If there is such a thing as the New York Sound, the New York Dolls are it.
* * *
The Dolls new record is called ’Cause I Sez So, and like all of their records, it is a contract between themselves and their fans. Dolls fans are as tough as the band themselves — street smart and rock savvy. They would not accept a New York Dolls that was anything less than pure.
“If we didn’t respond to the people, we might as well get jobs,” says lead mouth David Johansen, who along with guitar ace Sylvain Sylvain is the original Dolls’ sole survivor.
“We’ve got nothing left to prove. This ain’t a pissing contest, this is something pleasurable. Today, so many records are forgettable, but a lot of people seem to have opinions about Dolls records. I go with the power of my gut. If I start intellectualizing it’ll become something that is not the Dolls.”
The new members of the Dolls are not mercenaries or dilettantes, ringers, post-punk primitivists, or poseurs, they are the real deal, and as durable (they have now officially outlasted the original line-up) as they are self-aware. They no longer need to raid their girlfriend’s wardrobes to shock and outrage, nor do the times demand it. You can measure them by the street suave and swagger of the last five years of transcendent live shows, and this shiny new CD, rolling off the line like a bad-ass Chevy, fins pointed and sparkling in the sun. It became bell clear when the Dolls reformed to do a reunion gig in 2004 that you could take the boys out of the Dolls, but you couldn’t take the Doll out of the boy.
“You gotta respect the name you hang on the door,” says Sylvain. “And that’s ‘The New York Dolls.’ We never forget that. We go out there and kill’em, that’s what the Dolls do. The new guys are perfect. They are New York Dolls. They’ve got the style and the individuality. You can tell by how they walk, whether they’re in drag or wearing suits, they are Dolls.”

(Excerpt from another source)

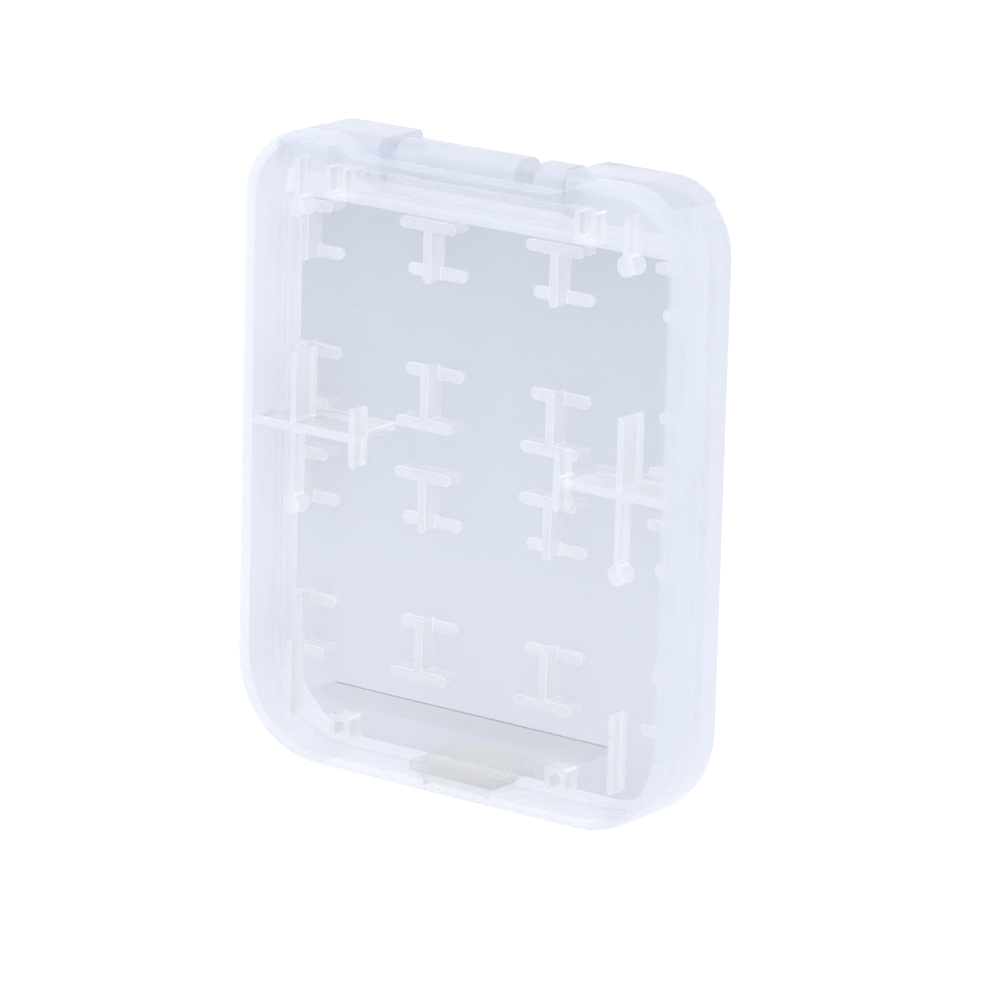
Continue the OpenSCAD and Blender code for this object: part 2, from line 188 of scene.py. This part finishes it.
# colour and density by facing and height: thin panels are clear, walls seen along their length are
# milky; the back panel's darker colour beside its walls is painted shade, and the change with height is
# painted light
wallMask = {
    "panelFrom": 0.97,  # how squarely a face looks along the depth, from which it is all panel
    "wallBelow": 0.6,  # and below which it is all wall
    "rearFrom": 0.5,  # faces that look to the back
    "seam": 0.9,  # mm: depth of the parting plane
    "rimReach": 1.4,  # mm: how far the rims lie from it; they count as walls
    "paintedShadeTop": 60,  # mm: height at which the panel's painted shade is strongest and its painted floor light weakest
    "footReach": 13,  # mm: below this the walls turn lighter and milkier towards the latch edge; the lighter colour is painted light lifting the shade at the bottom
}
flowLines = {  # streaks of the moulding, along Z
    "across": 420.0,
    "along": 14.0,
    "detail": 2,
    "span": (0.35, 0.65),  # noise values that give the thinnest and the densest streak
    "density": (0.94, 1.05),
}


def wallGroup(v, flow):
    g = bpy.data.node_groups.new("panelOrWall", "ShaderNodeTree")
    for name in ("Normal", "Vector"):
        socket(g, name, "NodeSocketVector", "INPUT")
    for name in ("Panel low", "Panel high", "Wall", "Foot"):
        socket(g, name, "NodeSocketColor", "INPUT")
    for name in ("Panel alpha", "Rear alpha", "Wall alpha", "Foot density"):
        socket(g, name, "NodeSocketFloat", "INPUT")
    socket(g, "Color", "NodeSocketColor", "OUTPUT")
    socket(g, "Alpha", "NodeSocketFloat", "OUTPUT")
    n = g.nodes
    i, o = n.new("NodeGroupInput"), n.new("NodeGroupOutput")
    parts = n.new("ShaderNodeSeparateXYZ")
    place = n.new("ShaderNodeSeparateXYZ")
    link(g, i.outputs["Normal"], parts.inputs[0])
    link(g, i.outputs["Vector"], place.inputs[0])
    facing = parts.outputs["Y"]
    slope = ramp(g, calc(g, "ABSOLUTE", facing), v["panelFrom"], v["wallBelow"], 0, 1)
    fromSeam = calc(g, "ABSOLUTE", calc(g, "SUBTRACT", place.outputs["Y"], v["seam"] * mm))
    rim = calc(g, "LESS_THAN", fromSeam, v["rimReach"] * mm)
    wall = calc(g, "MAXIMUM", slope, rim)
    rear = calc(g, "GREATER_THAN", facing, v["rearFrom"])
    # foot: walls painted lighter and made denser near the latch edge, painted light against the shade
    # at the bottom
    foot = ramp(g, place.outputs["Z"], 0, v["footReach"] * mm, 1, 0)

    # panels painted darker with height: painted light from the floor low down, painted shade towards
    # the hinge
    paintedShade = ramp(g, place.outputs["Z"], 0, v["paintedShadeTop"] * mm, 0, 1)
    panel = mix(g, paintedShade, i.outputs["Panel low"], i.outputs["Panel high"], "RGBA")
    wallColour = mix(g, foot, i.outputs["Wall"], i.outputs["Foot"], "RGBA")
    # faces looking along the depth take the panel colour; on the back shell its darker colour is
    # painted shade for less light on faces that look front and back
    link(g, mix(g, calc(g, "MAXIMUM", wall, rear), panel, wallColour, "RGBA"), o.inputs["Color"])

    stretch = n.new("ShaderNodeVectorMath")
    stretch.operation = "MULTIPLY"
    stretch.inputs[1].default_value = (flow["across"], flow["across"], flow["along"])
    streak = n.new("ShaderNodeTexNoise")
    streak.inputs["Scale"].default_value = 1
    streak.inputs["Detail"].default_value = flow["detail"]
    link(g, i.outputs["Vector"], stretch.inputs[0])
    link(g, stretch.outputs[0], streak.inputs["Vector"])
    streaks = ramp(g, streak.outputs["Fac"], *flow["span"], *flow["density"])
    atFoot = calc(g, "MULTIPLY", i.outputs["Wall alpha"], i.outputs["Foot density"])
    wallAlpha = calc(g, "MULTIPLY", mix(g, foot, i.outputs["Wall alpha"], atFoot), streaks)
    flatAlpha = mix(g, rear, i.outputs["Panel alpha"], i.outputs["Rear alpha"])
    link(g, mix(g, wall, flatAlpha, wallAlpha), o.inputs["Alpha"])
    return g


panelOrWall = wallGroup(wallMask, flowLines)


# plastics: layers of density without refraction
def oneTone(colour, alpha, wallAlpha, ior, roughness):
    return {
        "panelLow": colour, "panelHigh": colour, "wall": colour, "foot": colour,
        "panelAlpha": alpha, "rearAlpha": alpha, "wallAlpha": wallAlpha, "footDensity": 1.0,
        "ior": ior, "roughness": roughness, "bump": 0.03,
    }


looks = {
    "clearLidPlastic": {
        "panelLow": (0.92, 0.94, 0.985),  # colours at the latch edge and at the hinge: the lighter low colour is painted floor light, the darker high one painted shade
        "panelHigh": (0.86, 0.89, 0.965),
        "wall": (0.80, 0.83, 0.935),
        "foot": (0.86, 0.885, 0.965),
        "panelAlpha": 0.14,
        "rearAlpha": 0.14,
        "wallAlpha": 0.62,
        "footDensity": 1.3,
        "ior": 1.4,
        "roughness": (0.14, 0.26),
        "bump": 0.0004,
    },
    "clearBackPlastic": {
        # back panel painted lighter at the latch edge and darker at the hinge: painted floor light and
        # painted shade
        "panelLow": (0.56, 0.61, 0.73),
        "panelHigh": (0.26, 0.31, 0.44),
        "wall": (0.80, 0.83, 0.935),
        "foot": (0.86, 0.885, 0.965),
        "panelAlpha": 0.47,
        "rearAlpha": 0.12,
        "wallAlpha": 0.62,
        "footDensity": 1.3,
        "ior": 1.4,
        "roughness": (0.14, 0.26),
        "bump": 0.0004,
    },
    "clearGuidePlastic": oneTone((0.84, 0.86, 0.94), 0.56, 0.5, 1.45, (0.12, 0.25)),
    # white rims on bevelled edges: painted highlights
    "paintedHighlightRims": oneTone((1.0, 1.0, 1.0), 0.92, 0.92, 1.45, (0.1, 0.2)),
    "milkyHingePlastic": oneTone((0.70, 0.73, 0.83), 0.68, 0.68, 1.4, (0.12, 0.25)),
    "clearShelfPlastic": oneTone((0.94, 0.95, 1.0), 0.1, 0.05, 1.45, (0.2, 0.3)),
    # dark line on the shelf's free upper edge: painted shade
    "shelfEdgePaintedShade": oneTone((0.25, 0.28, 0.35), 0.8, 0.8, 1.45, (0.2, 0.3)),
    "tintedTabPlastic": oneTone((0.90, 0.885, 0.86), 0.3, 0.3, 1.45, (0.1, 0.2)),
}
throughLight = 0.92  # share of the density that the light inside the case passes
bumpDepth = 0.1  # mm


def plastic(name, look):
    m = bpy.data.materials.new(name)
    m.use_nodes = True
    t = m.node_tree
    b = t.nodes["Principled BSDF"]
    c = t.nodes.new("ShaderNodeTexCoord")
    f = t.nodes.new("ShaderNodeGroup")
    f.node_tree = mouldedFrost
    f.inputs["Roughness low"].default_value = look["roughness"][0]
    f.inputs["Roughness high"].default_value = look["roughness"][1]
    w = t.nodes.new("ShaderNodeGroup")
    w.node_tree = panelOrWall
    colours = {"Panel low": "panelLow", "Panel high": "panelHigh", "Wall": "wall", "Foot": "foot"}
    for field, key in colours.items():
        w.inputs[field].default_value = (*look[key], 1)
    densities = {"Panel alpha": "panelAlpha", "Rear alpha": "rearAlpha",
                 "Wall alpha": "wallAlpha", "Foot density": "footDensity"}
    for field, key in densities.items():
        w.inputs[field].default_value = look[key]
    bump = t.nodes.new("ShaderNodeBump")
    bump.inputs["Strength"].default_value = look["bump"]
    bump.inputs["Distance"].default_value = bumpDepth * mm
    link(t, c.outputs["Object"], f.inputs["Vector"])
    link(t, c.outputs["Object"], w.inputs["Vector"])
    link(t, c.outputs["Normal"], w.inputs["Normal"])
    link(t, w.outputs["Color"], b.inputs["Base Color"])
    path = t.nodes.new("ShaderNodeLightPath")
    lighting = calc(t, "MAXIMUM", path.outputs["Is Shadow Ray"], path.outputs["Is Diffuse Ray"])
    thinned = calc(t, "MULTIPLY_ADD", lighting, -throughLight, 1)
    link(t, calc(t, "MULTIPLY", thinned, w.outputs["Alpha"]), b.inputs["Alpha"])
    link(t, f.outputs["Roughness"], b.inputs["Roughness"])
    link(t, f.outputs["Height"], bump.inputs["Height"])
    link(t, bump.outputs["Normal"], b.inputs["Normal"])
    b.inputs["IOR"].default_value = look["ior"]
    return m


plastics = {name: plastic(name, look) for name, look in looks.items()}
shellLooks = {"front_shell": "clearLidPlastic", "back_shell": "clearBackPlastic"}
for name, node in frame["nodes"].items():
    node.data.materials.clear()
    node.data.materials.append(plastics[shellLooks.get(name, "clearGuidePlastic")])
print("plastics made")

# ribs, posts and hinge pieces with softened edges; the bevelled edges of ribs and posts are painted
# white as painted highlights
backFloor = 3.75  # mm: depth of each shell's inner face, where a rib's edge stays sharp
lidFloor = -4.05
noFloor = 99
softEdges = {
    "width": 0.27,  # mm
    "hingeWidth": 0.6,
    "segments": 2,
    "hingeSegments": 4,
    "sharpFrom": 28,  # degrees
    "smoothBelow": 40,
    "flatWithin": 1,
    "weld": 0.002,  # mm
    "onFloor": 0.02,
    "pieces": {  # new piece: CAD node, depth of the face it is moulded to
        "smallCardPosts": ("microsd_posts", backFloor),
        "sidePosts": ("side_posts", backFloor),
        "leftDivider": ("sd_divider_left", lidFloor),
        "rightDivider": ("sd_divider_right", lidFloor),
        "cardFences": ("sd_fences", lidFloor),
        "upperStops": ("sd_stops_top", lidFloor),
        "lowerStops": ("sd_stops_bottom", lidFloor),
        "cardShelf": ("sd_shelf", lidFloor),
        "hingeTongue": ("hinge_tongue", backFloor),
        "leftEar": ("hinge_ear_left", noFloor),
        "rightEar": ("hinge_ear_right", noFloor),
        "latchTab": ("latch_tab", backFloor),
    },
}


def softenedCopy(name, body="clearGuidePlastic", rims="paintedHighlightRims", chosen=None, wide=False):
    look = softEdges
    node, floorDepth = look["pieces"][name]
    source = frame["nodes"][node]
    m = bmesh.new()
    m.from_mesh(source.data)
    bmesh.ops.remove_doubles(m, verts=m.verts, dist=look["weld"] * mm)
    flat = math.radians(look["flatWithin"])
    bmesh.ops.dissolve_limit(m, angle_limit=flat, verts=m.verts, edges=m.edges)
    sharp = []
    for e in m.edges:
        seated = all(abs(v.co.y - floorDepth * mm) < look["onFloor"] * mm for v in e.verts)
        if seated or len(e.link_faces) != 2 or e.calc_face_angle(0) < math.radians(look["sharpFrom"]):
            continue
        if chosen is None or chosen(e):
            sharp.append(e)
    width = look["hingeWidth" if wide else "width"] * mm
    segments = look["hingeSegments" if wide else "segments"]
    made = bmesh.ops.bevel(m, geom=sharp, offset=width, offset_type="OFFSET", segments=segments,
                           profile=0.5, affect="EDGES", clamp_overlap=True, material=-1)
    for f in made["faces"]:
        f.material_index = 1
    for f in m.faces:
        f.smooth = True
    data = bpy.data.meshes.new(name)
    m.to_mesh(data)
    m.free()
    data.set_sharp_from_angle(angle=math.radians(look["smoothBelow"]))
    data.materials.append(plastics[body])
    data.materials.append(plastics[rims])
    piece = bpy.data.objects.new(name, data)
    scene.collection.objects.link(piece)
    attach(piece, source["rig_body"])
    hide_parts(node)


def freeUpperEdge(e):
    low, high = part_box("sd_shelf")
    near = 0.1 * mm
    return all(v.co.y > high[1] - near and v.co.z > high[2] - near for v in e.verts)


for name in softEdges["pieces"]:
    if name == "latchTab":
        softenedCopy(name, "tintedTabPlastic", "tintedTabPlastic")
    elif name == "cardShelf":
        # the shelf's free upper edge gets a painted shade line
        softenedCopy(name, "clearShelfPlastic", "shelfEdgePaintedShade", freeUpperEdge)
    elif name in ("hingeTongue", "leftEar", "rightEar"):
        softenedCopy(name, "milkyHingePlastic", "milkyHingePlastic", wide=True)
    else:
        softenedCopy(name)
print("ribs and posts softened")

# floor and light
studio = {
    "floorSize": 3.0,
    "floorColour": (0.93, 0.93, 0.94),
    "floorRoughness": 0.8,
    "floorGloss": 0.1,
    "floorGlow": 0.2,
    "worldColour": (0.97, 0.98, 1.0),
    "worldStrength": 0.95,
    "worldSeen": 1.04,  # strength for seen rays, which makes the background white
    "lampAim": (0, 0, 0.03),
    "lamps": [  # name, place, size, watts
        ("keyPanel", (0.7, -0.5, 0.9), 0.7, 1.0),
        ("fillPanel", (-0.8, -0.7, 0.5), 0.8, 2.2),
        ("backPanel", (0.1, 0.9, 0.8), 0.8, 0.5),
    ],
}


def seenRays(tree):
    path = tree.nodes.new("ShaderNodeLightPath")
    mirrored = calc(tree, "MAXIMUM", path.outputs["Is Camera Ray"], path.outputs["Is Glossy Ray"])
    return calc(tree, "MAXIMUM", mirrored, path.outputs["Is Transmission Ray"])


def makeFloor(s):
    m = bmesh.new()
    bmesh.ops.create_grid(m, x_segments=1, y_segments=1, size=s["floorSize"])
    data = bpy.data.meshes.new("floor")
    m.to_mesh(data)
    m.free()
    floor = bpy.data.objects.new("floor", data)
    scene.collection.objects.link(floor)
    mat = bpy.data.materials.new("paleFloor")
    mat.use_nodes = True
    t = mat.node_tree
    b = t.nodes["Principled BSDF"]
    b.inputs["Base Color"].default_value = (*s["floorColour"], 1)
    b.inputs["Roughness"].default_value = s["floorRoughness"]
    b.inputs["Specular IOR Level"].default_value = s["floorGloss"]
    b.inputs["Emission Color"].default_value = (1, 1, 1, 1)
    link(t, calc(t, "MULTIPLY", seenRays(t), s["floorGlow"]), b.inputs["Emission Strength"])
    data.materials.append(mat)


def makeLight(s):
    world = bpy.data.worlds.new("studio")
    scene.world = world
    world.use_nodes = True
    t = world.node_tree
    bg = t.nodes["Background"]
    bg.inputs["Color"].default_value = (*s["worldColour"], 1)
    link(t, ramp(t, seenRays(t), 0, 1, s["worldStrength"], s["worldSeen"]), bg.inputs["Strength"])
    for name, place, size, watts in s["lamps"]:
        light = bpy.data.lights.new(name, "AREA")
        light.size = size
        light.energy = watts
        lamp = bpy.data.objects.new(name, light)
        lamp.location = place
        lamp.rotation_euler = (Vector(s["lampAim"]) - Vector(place)).to_track_quat("-Z", "Y").to_euler()
        scene.collection.objects.link(lamp)


makeFloor(studio)
makeLight(studio)
scene.view_settings.view_transform = "Standard"
print("studio set")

This is the second record of the Second Coming of the Dolls, and with it they have come full circle, re-enlisting the talents of Todd Rundgren, the same knob-twirling wizard who produced their first LP in 1973. It should come as little surprise, then, that the record comes roaring out of the gate with a classic Dolls riff on the title track, one sharp and jagged enough to open up a tin of soup — and ends twelve tracks later with “Exorcism of Despair,” a big, sloppy mess of cymbal crashes and guitarisms battling it out over an enormous beat, sounding an awful lot like a rock’n’roll apocalypse. According to Johansen, this is the good voodoo, the get happy salve, the stuff that makes you feel better.

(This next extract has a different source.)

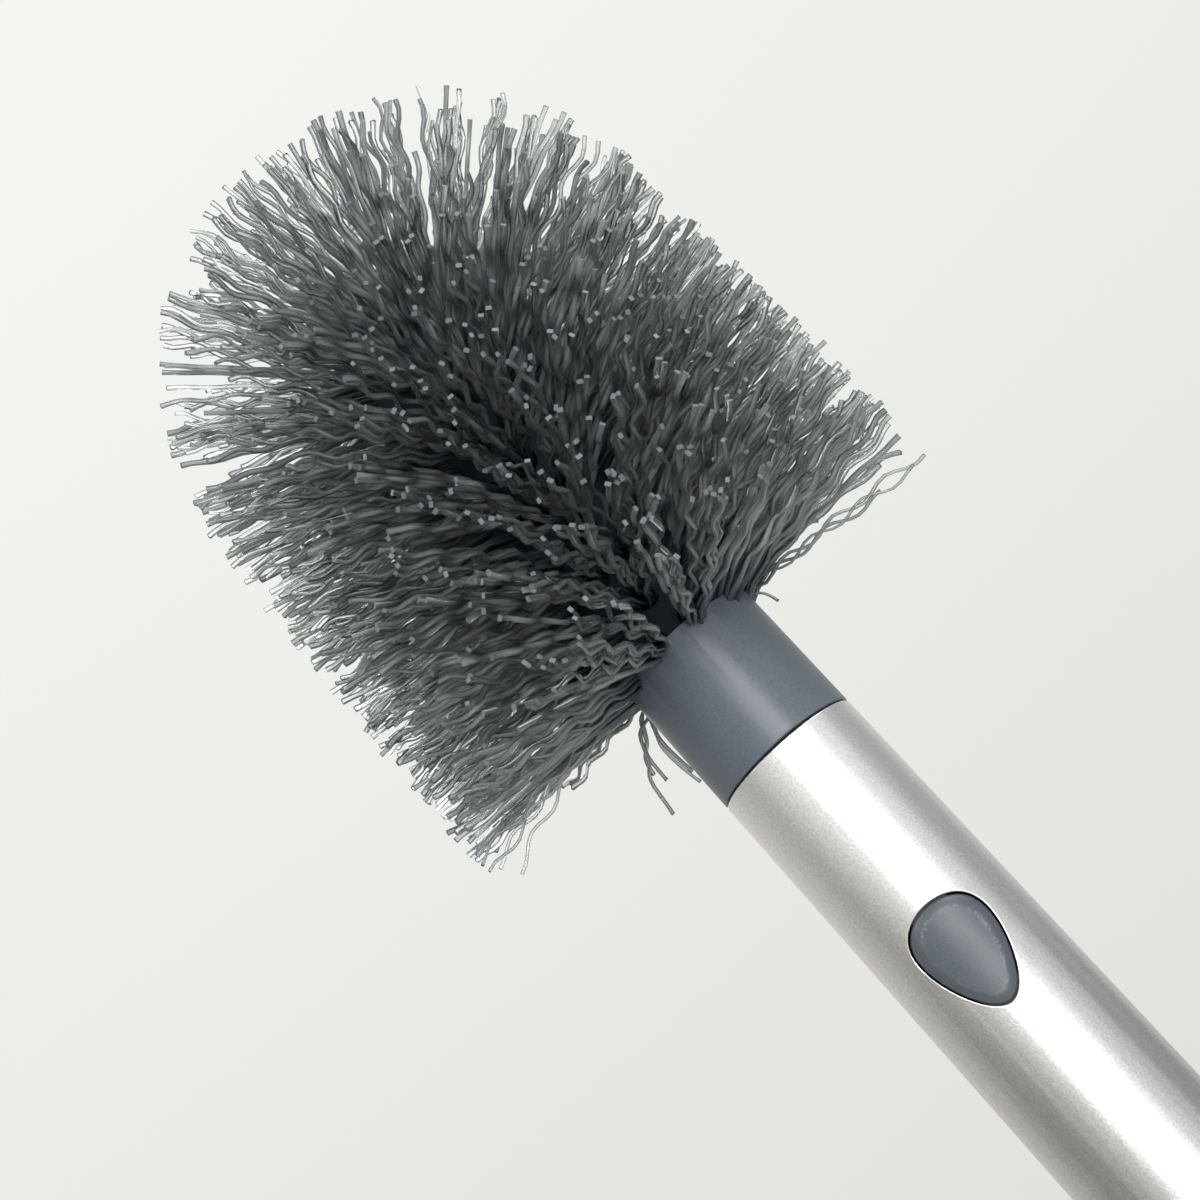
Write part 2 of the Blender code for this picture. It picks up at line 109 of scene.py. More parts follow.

“It’s a tonic for the blues. People can walk around living a life of quiet desperation, but maybe if they started shouting about it, they’d be happy.” He half laughs; half growls. “The New York Dolls make me happy.”
’Cause I Sez So takes it’s time and delves into the old world stylings of Brill Building pop — the kind of songs that always sound best coming out of a dashboard radio when you’re parked on Lover’s Lane — with more patience and experience than they have ever been able to conjure. “Temptation to Exist” borrows a lick from a forgotten Spaghetti western, “This Is Ridiculous” channels Howlin’ Wolf (Dolls-style, natch), and then, just before the blast-ola of “Exorcism,” they take a moment to revisit “Trash,” the classic love-in-the-gutter number from their first record. This time, however, recording at Rundgren’s Hawaiian retreat, it takes on a decidedly tropical lilt. Is it a put on, an inside joke, or something deliberately subversive, designed to lull you into a false sense of security before they bring out the flick knives and chains?
The Dolls are just full of surprises. In fact, ’Cause I Sez So is like a heart-shaped box of candy. A big old-fashioned Valentine, seemingly glamorous and sweet. But be careful, Dearheart, ‘cause that bon-bon over there has a cherry-bomb center, and that other one over their has a razor blade at its core. Almost certainly there is a chocolate in the box that tastes like raw sex and will make you break out in fever and a cold sweat, but it is just as likely filled with some crazy kind of pills.
Says Sylvain — “We never made a hit song. Our albums became hits, our fashion became a hit, our way of life became a hit. We put the ‘roll’ back in ‘rock’n’roll.’”
Yes, some things never change. As Gotham City self-destructs in the shadow of a global recession, the one thing you can count on is the New York Dolls. Thirty-six years after they put the hurt on with their first long-player, The New York Dolls are just as pretty as they want to be. They walk tall, with or without the platform boots and puffed-up hair. And they can still kick your ass.
You better pray for the Rock’n’Roll nurse.